DATA SECTION:
────────

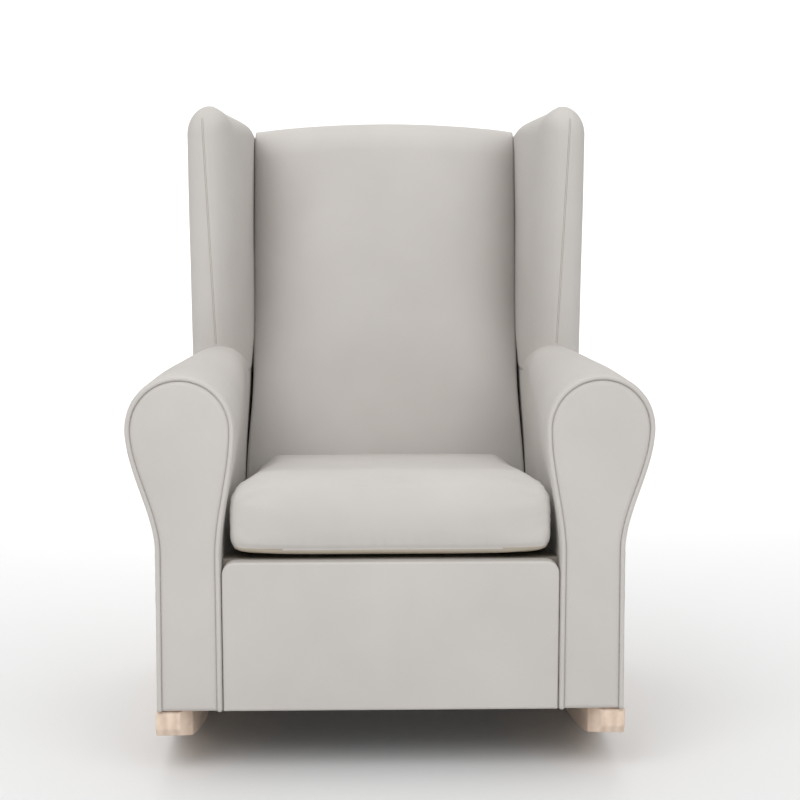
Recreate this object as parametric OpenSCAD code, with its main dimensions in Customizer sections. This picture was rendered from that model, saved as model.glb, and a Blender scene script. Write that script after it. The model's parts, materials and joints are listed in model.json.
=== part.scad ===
// Upholstered wing chair on two curved wooden rockers, with a loose seat cushion.
// X runs across the chair, the seat faces -Y, Z is up. The floor is z = 0.

/* [Overall size] */
// height from the floor to the wing tips
overall_h = 1038; // [960:2:1240]
// depth from the arm fronts to the top of the back
overall_d = 800; // [740:5:960]
// height of the upholstered body above the floor
body_z = 108; // [95:1:130]

/* [Seat] */
// clear width between the inner arm faces at seat height
seat_w = 516; // [440:2:600]
// height of the cushion's underside at the front
seat_z = 346; // [300:2:400]
// slope of the seat down towards the back, in degrees
seat_slope = 6.4; // [2:0.2:9]
// thickness of the loose cushion
cushion_h = 130; // [100:2:156]

/* [Arms] */
// width of each arm, from its inner face at the seat to the outside of its roll
arm_w = 142; // [124:1:170]
// radius of the arm roll at the front
roll_r = 83; // [66:1:96]
// radius of the arm roll where it runs into the wing
roll_rear_r = 46; // [38:1:52]
// height of the arm top
arm_top_z = 628; // [570:2:680]
// padding over the roll and the inner arm
arm_pad_t = 16; // [12:1:20]
// thickness of the welt cord round the arm front
welt_d = 6.6; // [4:0.2:8]

/* [Back and wings] */
// lean of the outer back, in degrees
back_lean = 7; // [3:0.5:12]
// distance from the arm front to the wing's front edge at arm height
wing_setback = 425; // [380:5:470]
// how far the wing's front edge leans forward on its way up
wing_lead = 40; // [0:2:60]
// drop from the wing tips to the corners of the back
top_drop = 29; // [20:1:50]
// rise of the back's top edge in the middle
top_rise = 14; // [0:1:24]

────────

The data above must be returned in full, exactly as written.

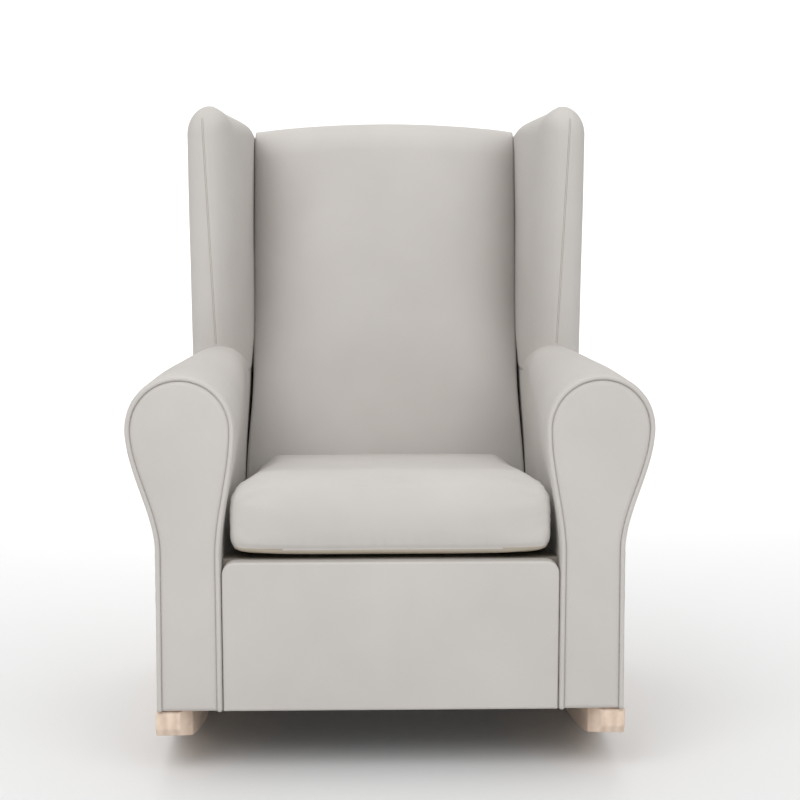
Recreate this object as parametric OpenSCAD code, with its main dimensions in Customizer sections. This picture was rendered from that model, saved as model.glb, and a Blender scene script. Write that script after it. The model's parts, materials and joints are listed in model.json.
=== part.scad ===
// Upholstered wing chair on two curved wooden rockers, with a loose seat cushion.
// X runs across the chair, the seat faces -Y, Z is up. The floor is z = 0.

/* [Overall size] */
// height from the floor to the wing tips
overall_h = 1038; // [960:2:1240]
// depth from the arm fronts to the top of the back
overall_d = 800; // [740:5:960]
// height of the upholstered body above the floor
body_z = 108; // [95:1:130]

/* [Seat] */
// clear width between the inner arm faces at seat height
seat_w = 516; // [440:2:600]
// height of the cushion's underside at the front
seat_z = 346; // [300:2:400]
// slope of the seat down towards the back, in degrees
seat_slope = 6.4; // [2:0.2:9]
// thickness of the loose cushion
cushion_h = 130; // [100:2:156]

/* [Arms] */
// width of each arm, from its inner face at the seat to the outside of its roll
arm_w = 142; // [124:1:170]
// radius of the arm roll at the front
roll_r = 83; // [66:1:96]
// radius of the arm roll where it runs into the wing
roll_rear_r = 46; // [38:1:52]
// height of the arm top
arm_top_z = 628; // [570:2:680]
// padding over the roll and the inner arm
arm_pad_t = 16; // [12:1:20]
// thickness of the welt cord round the arm front
welt_d = 6.6; // [4:0.2:8]

/* [Back and wings] */
// lean of the outer back, in degrees
back_lean = 7; // [3:0.5:12]
// distance from the arm front to the wing's front edge at arm height
wing_setback = 425; // [380:5:470]
// how far the wing's front edge leans forward on its way up
wing_lead = 40; // [0:2:60]
// drop from the wing tips to the corners of the back
top_drop = 29; // [20:1:50]
// rise of the back's top edge in the middle
top_rise = 14; // [0:1:24]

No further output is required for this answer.